One clear, unchang'd, and universal light,
Life, force, and beauty, must to all impart,
At once the source, and end, and test of Art.

But "Nature" is a

Art is the "imitation of Nature." word of many meanings; it is used in a different way in the twentieth century from what it was in the eighteenth. To us, it suggests the landscape, but the Classical poet had very little interest in the landscape for its own sake; he preferred to write about human life, especially the life of cultivated and intelligent humanity. Again, we have the philosophical term "Naturalism" which we apply both in ethics and in art, generally to sympathetic treatment of individual ideas and desires. This was the "Nature" which the

pleasant and indulgent Montaigne took for his guide more than three hundred years ago. In his own words, as translated by John Florio: "I have taken for my regard this ancient precept, very rawly and simply: That We cannot erre in following Nature: and that the soveraigne document is, for a man to conforme himselfe to her. I have not (as Socrates) by the power and vertue of reason, corrected my natural complexions, nor by Art hindered mine inclination. Looke how I came into the World, So I goe-on: I strive with nothing." Certainly this was not the Nature of Classical art. What the Classicist was interested in was not the individual peculiarity which separates the individual from his kind, but the Nature which is significant, typical, universal. Montaigne misinterpreted, probably with a delicious ironical intention, the "ancient precept" of the Stoics about "following Nature"; he turned their phrase upside down. For the Stoics meant by the term that universal Reason which pervades and gives meaning to the actual world, the ideal order towards which the actual world is striving. Order is heaven's first law; but the actual conditions of human life are chaotic; only through art does the divine element clearly emerge. Even Charles Gildon is stirred by the idealism of this conception. “Without Art," he says, "there can be no Order, and without Order, Harmony is sought in vain, where nothing but shocking Confusion can be found. Those scattered Sparks of a great Genius, which should shine with united Glory, are in the huddle of Ignorance or want of Art, so dissipated, and divided, and so blended with Contraries, that they are extremely obscured, if not entirely extinguished.
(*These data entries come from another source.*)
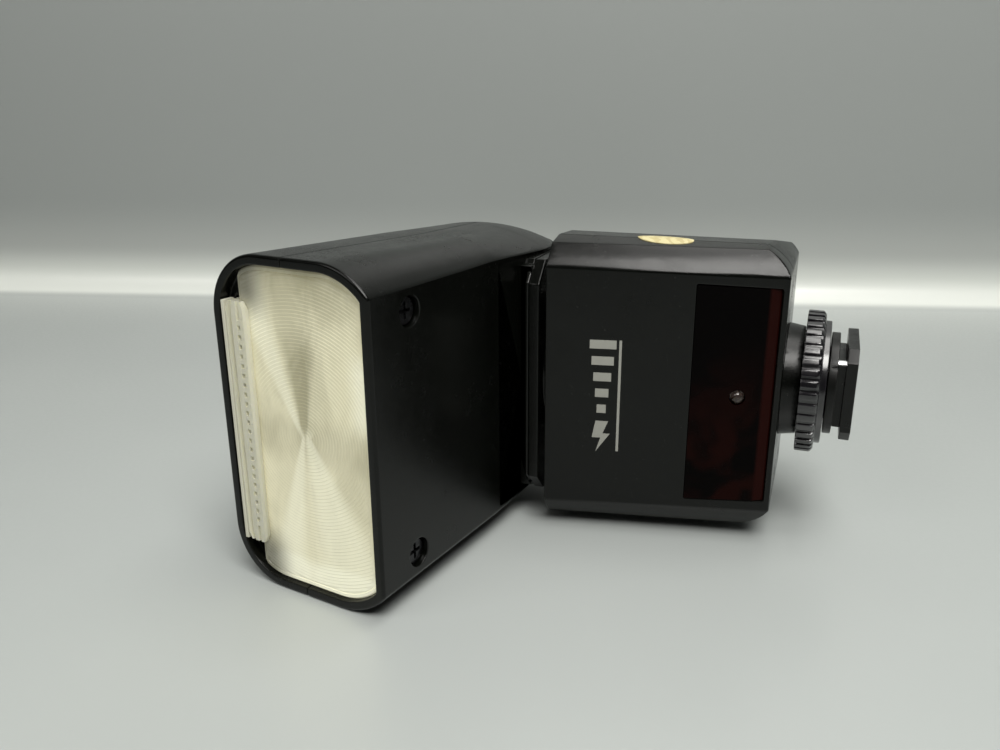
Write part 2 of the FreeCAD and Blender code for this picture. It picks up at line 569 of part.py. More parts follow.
def half_outline(loss, inset, top):
    """Heights and half widths around one side of the head, from its underside to its top."""
    low_r = LOW_RADIUS - inset
    top_r = TOP_RADIUS - inset
    side = HEAD_HALF - inset - loss
    start_q = inset
    start_h = LOW_CENTRE[1] + math.sqrt(low_r ** 2 - (LOW_CENTRE[0] - start_q) ** 2)
    mid_q = LOW_CENTRE[0] - 5.0
    mid_h = LOW_CENTRE[1] + math.sqrt(low_r ** 2 - 5.0 ** 2) - 0.6 * loss
    top_h = TOP_CENTRE[1] - loss
    rise = math.pi / 2
    if top is not None:
        rise = math.asin((top - TOP_CENTRE[0]) / top_r)
    end_q = TOP_CENTRE[0] + top_r * math.sin(rise)
    end_h = top_h + top_r * math.cos(rise)
    bend = (TOP_CENTRE[0] + top_r * math.sin(rise / 2), top_h + top_r * math.cos(rise / 2))
    return [(start_q, start_h), (mid_q, mid_h), (LOW_CENTRE[0], side), (TOP_CENTRE[0], side),
            bend, (end_q, end_h)]


def head_section(s, inset, top=None):
    """Closed outline of the head in front of its hinge, cut flat at a height if asked."""
    up = [V(s, q, h) for q, h in half_outline(HEAD_TAPER * max(s, 0.0), inset, top)]
    low = [V(s, q, -h) for q, h in half_outline(0.0, inset, top)]
    edges = [arc(up[0], up[1], up[2]), line(up[2], up[3]), arc(up[3], up[4], up[5]),
             line(up[5], low[5]), arc(low[5], low[4], low[3]), line(low[3], low[2]),
             arc(low[2], low[1], low[0]), line(low[0], up[0])]
    return Part.Wire(edges)


def cheek_half(q):
    """Half width of the hinge cheeks at a height above the underside."""
    return CHEEK_HALF - CHEEK_RADIUS + math.sqrt(CHEEK_RADIUS ** 2 - (q - END_Q) ** 2)


def cheek_section(s):
    """Outline where the head's rounded rear end begins, with the same edges as above."""
    stations = (0.0, 5.5, LOW_CENTRE[0], END_Q, TOP_CENTRE[0], 29.0, HEAD_THICK)
    up = [V(s, q, cheek_half(q)) for q in stations]
    low = [V(s, q, -cheek_half(q)) for q in stations]
    edges = [arc(up[0], up[1], up[2]), arc(up[2], up[3], up[4]), arc(up[4], up[5], up[6]),
             line(up[6], low[6]), arc(low[6], low[5], low[4]), arc(low[4], low[3], low[2]),
             arc(low[2], low[1], low[0]), line(low[0], up[0])]
    return Part.Wire(edges)


def head_outer():
    straight = Part.makeLoft([head_section(0, 0), head_section(HEAD_FRONT, 0)], True, True)
    waist = Part.makeLoft([head_section(HEAD_FRONT, 0), cheek_section(PIVOT_S)], True, True)
    rim = cheek_half(0)
    ends = [V(PIVOT_S, END_Q, CHEEK_HALF), V(PIVOT_S, 5.5, cheek_half(5.5)), V(PIVOT_S, 0, rim),
            V(PIVOT_S, 0, -rim), V(PIVOT_S, 5.5, -cheek_half(5.5)), V(PIVOT_S, END_Q, -CHEEK_HALF)]
    edges = [arc(ends[0], ends[1], ends[2]), line(ends[2], ends[3]), arc(ends[3], ends[4], ends[5]),
             line(ends[5], ends[0])]
    rear = Part.Face(Part.Wire(edges)).revolve(V(PIVOT_S, END_Q, 0), V(0, 0, 1), 180)
    return straight.fuse([waist, rear])


CAVITY_END = 42.0
SLOT_TOP = 29.4               # top of the gap that the turret turns in
INDEX_S = 38.9                # shallow step in the underside that carries the tilt index
INDEX_DEPTH = 0.5
PANEL_Q = (29.6, 30.8)        # wide panel plate
PANEL_HALF = 22.6
CARD_Q = (31.35, 32.05)       # bounce card
CARD_HALF = 19.6
LIP_S = (-0.25, 2.2)          # finger bars of the panel and the card, just inside the rim
HEADER_S = (2.3, 6.3)         # bridge above the lens with the two slots
LENS_S = (0.9, 3.1)
LENS_TOP = 28.6


def head_shells():
    cavity = Part.makeLoft([head_section(0, HEAD_WALL), head_section(CAVITY_END, HEAD_WALL)],
                           True, True)
    turret_gap = box((UNDERSIDE_END, 90), (-5, SLOT_TOP), (-YOKE_HALF, YOKE_HALF))
    wires = rod(3.5, V(35, 15, 0), V(50, 15, 0))
    axle = rod(3.0, V(PIVOT_S, PIVOT_Q, -27.6), V(PIVOT_S, PIVOT_Q, 27.6))
    index_step = box((INDEX_S, 60), (-1, INDEX_DEPTH), (-YOKE_HALF, YOKE_HALF))
    shell = head_outer().cut([cavity, turret_gap, wires, axle, index_step])

    lower = shell.common(box((-5, 99), (-5, SEAM_Q), (-40, 40)))
    upper = shell.common(box((-5, 99), (SEAM_Q, 50), (-40, 40)))
    header = Part.Face(head_section(HEADER_S[0], HEAD_WALL - 0.1))
    header = header.extrude(V(HEADER_S[1] - HEADER_S[0], 0, 0))
    header = header.common(box((-1, 9), (LENS_TOP + 0.15, 40), (-40, 40)))
    upper = upper.fuse(header)
    slots = [box((-5, 9), (PANEL_Q[0] - 0.1, PANEL_Q[1] + 0.1), (-PANEL_HALF - 0.2, PANEL_HALF + 0.2)),
             box((-5, 9), (CARD_Q[0] - 0.1, CARD_Q[1] + 0.1), (-CARD_HALF - 0.2, CARD_HALF + 0.2))]
    upper = upper.cut(slots)

    bosses = [rod(3.6, V(SCREW_S, 1.9, z), V(SCREW_S, 7.0, z)) for z in (-SCREW_Z, SCREW_Z)]
    holes = []
    for z in (-SCREW_Z, SCREW_Z):
        holes.append(rod(RECESS_RADIUS, V(SCREW_S, -1, z), V(SCREW_S, 2.6, z)))
        holes.append(rod(1.1, V(SCREW_S, 0, z), V(SCREW_S, 9, z)))
    lower = lower.fuse(bosses).cut(holes)
    return lower, upper


def make_head_screws():
    screws = []
    for z in (-SCREW_Z, SCREW_Z):
        head = rod(2.3, V(SCREW_S, 1.0, z), V(SCREW_S, 2.6, z))
        shank = rod(1.05, V(SCREW_S, 2.6, z), V(SCREW_S, 8.0, z))
        drive = [box((SCREW_S - 1.5, SCREW_S + 1.5), (0, 1.9), (z - 0.3, z + 0.3)),
                 box((SCREW_S - 0.3, SCREW_S + 0.3), (0, 1.9), (z - 1.5, z + 1.5))]
        screws.append(head.fuse(shank).cut(drive))
    save("head_screws", head_frame(Part.makeCompound(screws)))


REFLECTOR_Q = 17.9
REFLECTOR_HALF = 8.2
REFLECTOR_DEPTH = 11.5
CARRIAGE_S = (12.0, 27.0)
CARRIAGE_Q = (8.4, 27.4)
CARRIAGE_HALF = 25.2
TUBE_S = 22.4
TUBE_HALF = 20.9
RAIL_Z = 26.6
LUG_WIDTH = 1.3
SCREW_Q = 5.4


def half_ellipse(depth, half, z_half):
    """Solid trough with its mouth towards the lens."""
    mouth = CARRIAGE_S[0] + 0.6
    top = V(mouth, REFLECTOR_Q + half, -z_half)
    bottom = V(mouth, REFLECTOR_Q - half, -z_half)
    curve = Part.BSplineCurve()
    points = []
    for step in range(9):
        turn = math.pi * step / 8
        points.append(V(mouth + depth * math.sin(turn), REFLECTOR_Q + half * math.cos(turn), -z_half))
    curve.interpolate(points)
    face = Part.Face(Part.Wire([curve.toShape(), line(bottom, top)]))
    return face.extrude(V(0, 0, 2 * z_half))


def make_optics():
    lens = Part.Face(head_section(LENS_S[0], HEAD_WALL + 0.15, LENS_TOP))
    save("fresnel_lens", head_frame(lens.extrude(V(LENS_S[1] - LENS_S[0], 0, 0))))

    frame = box(CARRIAGE_S, CARRIAGE_Q, (-CARRIAGE_HALF, CARRIAGE_HALF))
    frame = frame.cut(box((0, CARRIAGE_S[1] - 1.2), (CARRIAGE_Q[0] + 1.2, CARRIAGE_Q[1] - 1.2),
                          (-CARRIAGE_HALF + 1.2, CARRIAGE_HALF - 1.2)))
    lugs = box((16, 24), (CARRIAGE_Q[0] + 6, CARRIAGE_Q[0] + 10), (CARRIAGE_HALF, RAIL_Z + LUG_WIDTH))
    nut = box((18, 24), (SCREW_Q - 1.9, CARRIAGE_Q[0]), (-3, 3))
    frame = frame.fuse([lugs, mirror_z(lugs), nut])
    rail_q = CARRIAGE_Q[0] + 8
    holes = [rod(0.9 + GAP, V(0, rail_q, z), V(60, rail_q, z)) for z in (-RAIL_Z, RAIL_Z)]
    holes.append(rod(1.0 + GAP, V(0, SCREW_Q, 0), V(60, SCREW_Q, 0)))
    save("zoom_carriage", head_frame(frame.cut(holes)))

    z_half = CARRIAGE_HALF - 1.3
    trough = half_ellipse(REFLECTOR_DEPTH, REFLECTOR_HALF, z_half)
    inside = half_ellipse(REFLECTOR_DEPTH - 0.6, REFLECTOR_HALF - 0.6, z_half)
    save("reflector", head_frame(trough.cut(inside)))
    axis = [V(TUBE_S - 2, REFLECTOR_Q, z) for z in (-TUBE_HALF, TUBE_HALF)]
    save("flash_tube", head_frame(tube(2.1, 1.4, axis[0], axis[1])))
    caps = [rod(2.1, axis[1], axis[1] + V(0, 0, 2.6))]
    caps.append(mirror_z(caps[0]))
    save("tube_electrodes", head_frame(Part.makeCompound(caps)))

    rails = [rod(0.9, V(LENS_S[1] + 0.3, rail_q, z), V(CAVITY_END, rail_q, z))
             for z in (-RAIL_Z, RAIL_Z)]
    save("zoom_rails", head_frame(Part.makeCompound(rails)))
    save("zoom_screw", head_frame(rod(1.0, V(9.0, SCREW_Q, 0), V(31.0, SCREW_Q, 0))))
    save("zoom_motor", head_frame(rod(3.3, V(31.2, SCREW_Q, 0), V(41.6, SCREW_Q, 0))))
    save("main_capacitor", head_frame(rod(6.2, V(35.4, 18.0, -21), V(35.4, 18.0, 21))))
    save("head_board", head_frame(box((29.0, 41.5), (25.2, 26.4), (-24, 24))))


LIP_Q = (26.6, 28.2)          # low edge of the panel's lip and the top of its corner chamfers
LIP_CHAMFER = 1.6
BAR_TOP = 31.15
EDGE_Q = (31.25, 32.0)        # finger edge of the bounce card
PANEL_END = 38.5
CARD_END = 37.0


def make_panels():
    tray = box((HEADER_S[1] + 0.1, CAVITY_END - 0.2), (28.2, 29.3), (-25.5, 25.5))
    save("card_tray", head_frame(tray))
    plate = box((LIP_S[1], PANEL_END), PANEL_Q, (-PANEL_HALF, PANEL_HALF))
    neck = LENS_TOP + 0.1
    bar = box(LIP_S, (neck, BAR_TOP), (-PANEL_HALF, PANEL_HALF))
    narrow = PANEL_HALF - LIP_CHAMFER
    lip = prism([V(LIP_S[0], LIP_Q[0], -narrow), V(LIP_S[0], LIP_Q[0], narrow),
                 V(LIP_S[0], LIP_Q[1], PANEL_HALF), V(LIP_S[0], neck, PANEL_HALF),
                 V(LIP_S[0], neck, -PANEL_HALF), V(LIP_S[0], LIP_Q[1], -PANEL_HALF)],
                V(LENS_S[0] - 0.1 - LIP_S[0], 0, 0))
    save("wide_panel", head_frame(plate.fuse([bar, lip])))
    card = box((LIP_S[1], CARD_END), CARD_Q, (-CARD_HALF, CARD_HALF))
    edge = box(LIP_S, EDGE_Q, (-PANEL_HALF, PANEL_HALF))
    save("bounce_card", head_frame(card.fuse(edge)))


def make_head():
    lower, upper = head_shells()
    save("head_lower_shell", head_frame(lower))
    save("head_upper_shell", head_frame(upper))
    make_head_screws()
    pin = rod(3.0, V(PIVOT_S, PIVOT_Q, 18.0), V(PIVOT_S, PIVOT_Q, 27.6))
    save("tilt_pins", head_frame(pair(pin)))
    make_optics()
    make_panels()


make_control_body()
make_battery_parts()
make_battery_door()
make_control_panel()
make_sockets()
make_foot()
make_turret()
make_head()
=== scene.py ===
"""Looks of the speedlight flash: refined casings, optics, print, controls, materials and stage."""

import json
import math

import bmesh
import bpy
from mathutils import Matrix, Vector, geometry


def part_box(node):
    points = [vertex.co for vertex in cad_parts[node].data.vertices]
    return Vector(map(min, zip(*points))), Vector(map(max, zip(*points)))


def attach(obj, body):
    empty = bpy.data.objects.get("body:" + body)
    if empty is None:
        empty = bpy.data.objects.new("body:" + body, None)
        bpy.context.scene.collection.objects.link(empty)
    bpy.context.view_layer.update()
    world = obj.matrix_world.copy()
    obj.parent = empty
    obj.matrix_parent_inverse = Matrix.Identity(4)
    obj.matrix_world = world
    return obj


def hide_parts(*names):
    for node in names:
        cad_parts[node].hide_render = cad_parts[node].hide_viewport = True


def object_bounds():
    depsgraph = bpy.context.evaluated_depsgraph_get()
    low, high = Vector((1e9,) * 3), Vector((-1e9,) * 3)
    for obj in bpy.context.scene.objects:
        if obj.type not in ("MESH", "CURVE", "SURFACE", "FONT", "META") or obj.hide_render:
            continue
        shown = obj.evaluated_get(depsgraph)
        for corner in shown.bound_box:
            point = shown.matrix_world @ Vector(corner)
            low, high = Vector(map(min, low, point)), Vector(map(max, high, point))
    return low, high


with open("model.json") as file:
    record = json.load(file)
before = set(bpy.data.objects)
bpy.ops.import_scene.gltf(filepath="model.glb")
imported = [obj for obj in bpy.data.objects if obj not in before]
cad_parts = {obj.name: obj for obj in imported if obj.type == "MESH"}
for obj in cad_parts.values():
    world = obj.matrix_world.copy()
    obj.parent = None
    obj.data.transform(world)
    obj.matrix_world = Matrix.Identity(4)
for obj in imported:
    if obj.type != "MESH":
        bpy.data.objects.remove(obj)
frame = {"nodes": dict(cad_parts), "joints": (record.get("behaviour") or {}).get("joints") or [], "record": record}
CAD_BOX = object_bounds()

MM = 0.001
RECORD = frame["record"]
JOINTS = {joint["name"]: joint for joint in frame["joints"]}
MOUNTS = {mount["name"]: mount for mount in RECORD["mounts"]}
SLOTS = {part["node"]: part["material_slot"] for part in RECORD["subparts"]}
BODY_OF = {node: body for body, nodes in RECORD["behaviour"]["bodies"].items() for node in nodes}
MID_HEIGHT = (CAD_BOX[1][2] - CAD_BOX[0][2]) / 2      # the flash's plane of symmetry

# Three frames in millimetres. X of HEAD runs back from the lens face and Y up from the
# underside. X of FACE and BENCH runs towards the foot and Y back into the body. Z is up in all
# three, from the plane of symmetry. Each is placed by one point that the record knows.
REST_IN_HEAD = (19.0, 14.1)       # the side mount
HINGE_IN_FACE = (24.0, 21.4)      # the battery door's hinge
RING_ON_BENCH = (49.0, 22.63)     # the lock ring's axis


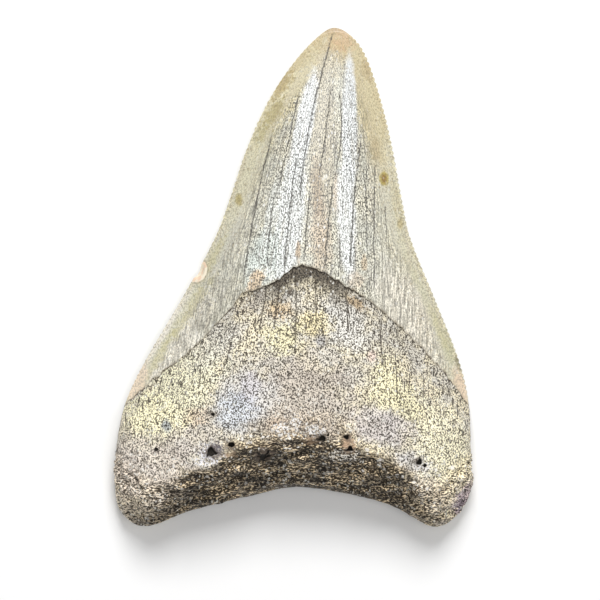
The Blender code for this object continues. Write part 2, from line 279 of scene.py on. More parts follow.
# The same for the root. Its grain's two pairs of tones are for above and underneath.
# Painted shade below the enamel's lip, and the root's other marks.
LIP_SHADE_BROWN = (0.96, (0.10, 0.085, 0.065))
ROOT_DASH = (0.92, (0.07, 0.055, 0.04))
ROOT_SPECK = (0.75, (0.06, 0.05, 0.036))
SAND_PALE = (0.85, (0.92, 0.88, 0.82))
ROOT_CRACK = (0.85, (0.06, 0.045, 0.03))
DIRT_BROWN = (0.75, (0.14, 0.105, 0.08))
GLINT_SHARE, BROKEN_SHARE = 0.60, 0.8
ROOT_GLINT, PIT_DIRT_AND_SHADE = (1.0, 0.98, 0.90), (0.02, 0.016, 0.012)
BROKEN_TONES = (0.40, 0.34, 0.35), (0.60, 0.52, 0.46)
LOW_TONES = (0.16, 0.145, 0.125), (0.27, 0.22, 0.16)
HIGH_TONES = (1.52, 1.52, 1.50), (5.1, 4.9, 4.5)

# How far from the middle, in mm, the underside's dark edge drops, and then its dirt and
# painted shade fade.
DROP_SIDE, LOBE_SIDE = (7.0, 16.0), (17.0, 27.0)

# Each grain's size in mm, and its shares of dark and of pale specks.
ENAMEL_SPECKLE = (0.22, 0.22, 0.16)
ROOT_SPECKLE, LAYER_SPECKLE = (0.23, 0.25, 0.25), (0.24, 0.25, 0.25)
SAND_SPECKLE = (0.40, 0.3, 0.28)

# Each bump's strength, and its height in metres.
ENAMEL_BUMP, ROOT_BUMP = (0.55, 0.00010), (0.8, 0.00025)
ENAMEL_IOR, ROOT_IOR = 1.58, 1.50

# The floor's second tone, as a share of its colour.
FLOOR_DIM = 0.985

# The radius in Z of a patch that is given in X and Y only.
ALL_HEIGHTS = 1e4

# The painted shade below the enamel's lip: centre, radii, turn, softness,
# raggedness and lump size. Lengths are in mm and turns in degrees.
LIP_SHADE_PATCH = ((2.2, 0.5), (9.0, 5.6), 0, 0.5, 0.4, 3.0)

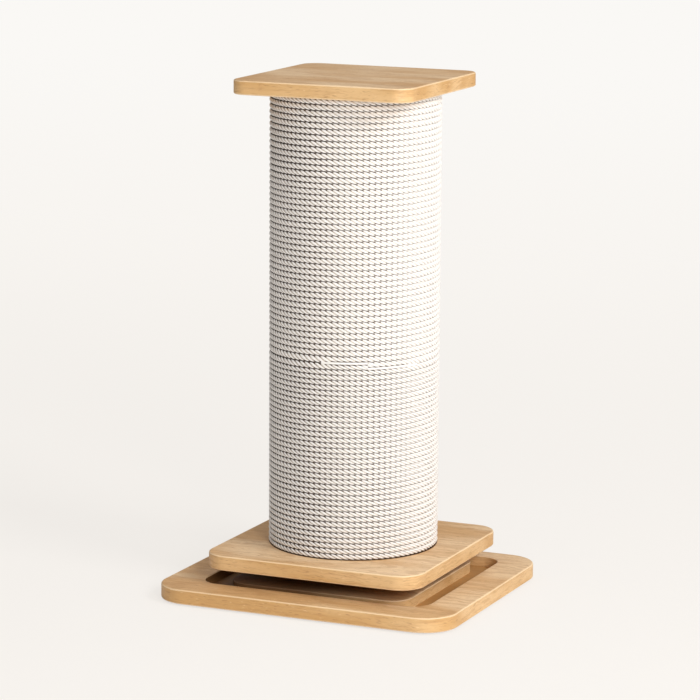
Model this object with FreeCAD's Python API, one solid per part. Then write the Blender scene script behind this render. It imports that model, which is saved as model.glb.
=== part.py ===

Thus the particles and Seeds of Light in the Primocal Chaos struggled in vain to

exert their true Lustre, till Matter was by Art Divine brought into order, and this noble Poem of the Universe compleated in Number and Figures, by the Almighty Poet or Maker."

It is then fairly obvious that there is a heritage of Stoic idealism in the Classical conception of Nature. It is more difficult to show that the Classical age is tinged with Platonism. For the direct influence of Plato was not great during this period, nor did he have many conscious and enthusiastic followers, although the age was not lacking in these. His influence was rather indirect, and often indeed not recognized at the time as Platonic. The eighteenth century derived a large part of its ideas from the Renaissance, and often. spoke a language of whose ultimate origin it was unaware. For instance, the painter Jonathan Richardson probably had little time left after his painting and his Miltonic studies, to read either Plato or the Stoics. But note how he combines the language of both: "the painter," he says, in his Essay on the Theory of Painting (1715), "should consider what manner of handling will best conduce to the end he proposes, the Imitation of Nature, or the expressing those Raised Ideas he has conceived of possible perfection in Nature, and That he ought to turn his pencil to." In another place he says: "Perhaps nothing that is done is properly, and strictly Invention, but derived from something already seen, tho' sometimes compounded, and jumbled into Forms which Nature never produced: These Images laid up in our Minds are the Patterns by which we work when we do what is said to be done by invention. . . So that is said to be done by the Life which is done, the thing intended to be represented being set before us, tho' we neither follow it Intirely,

nor intend to do so, but Add, or Retrench by the help of preconceiv'd Ideas of a Beauty, and Perfection we imagine Nature is capable of, tho' 'tis rarely, or never found."

Now this Platonic interest in perfect Ideas is not so surprising in Richardson. Its sources are evident enough. Richardson had been reading French and Italian authorities on painting, among whom was still lingering some of the Platonic modes of thought of the Italian Renaissance. Moreover, the Classical school of art considered itself the school of Raphael; Raphael stood alone among the moderns in the perfection with which he had re-embodied the spirit of antique art; Raphael belonged with the Greeks. What language could be more apt in praising this pure beauty of the great master-painter, the beauty which all lesser painters also aspire to, than the phraseology of the Platonic philosophy?

But there were also other channels by which Plato's conception of ideal truth and ideal beauty were transmitted to the Classicists. The writings of Cicero, for instance, by their high authority and moderate tone, were admirably qualified to mediate between Plato and an age suspicious of enthusiasm and extravagance. Perhaps the most astonishing illustration of the natural affinity between Platonism and classical art and the indirect ways by which the two were united, is found in the treatise by Père André (1675-1766) on "The Beautiful" (1741). The beautiful which Père André had in mind was of course the art of the French Classical age; but the philosophical ideas in his volume are Platonic ideas borrowed from St. Augustine. As a rule, however, these Platonic ideas were more likely to circulate when they had ceased to be called Platonic.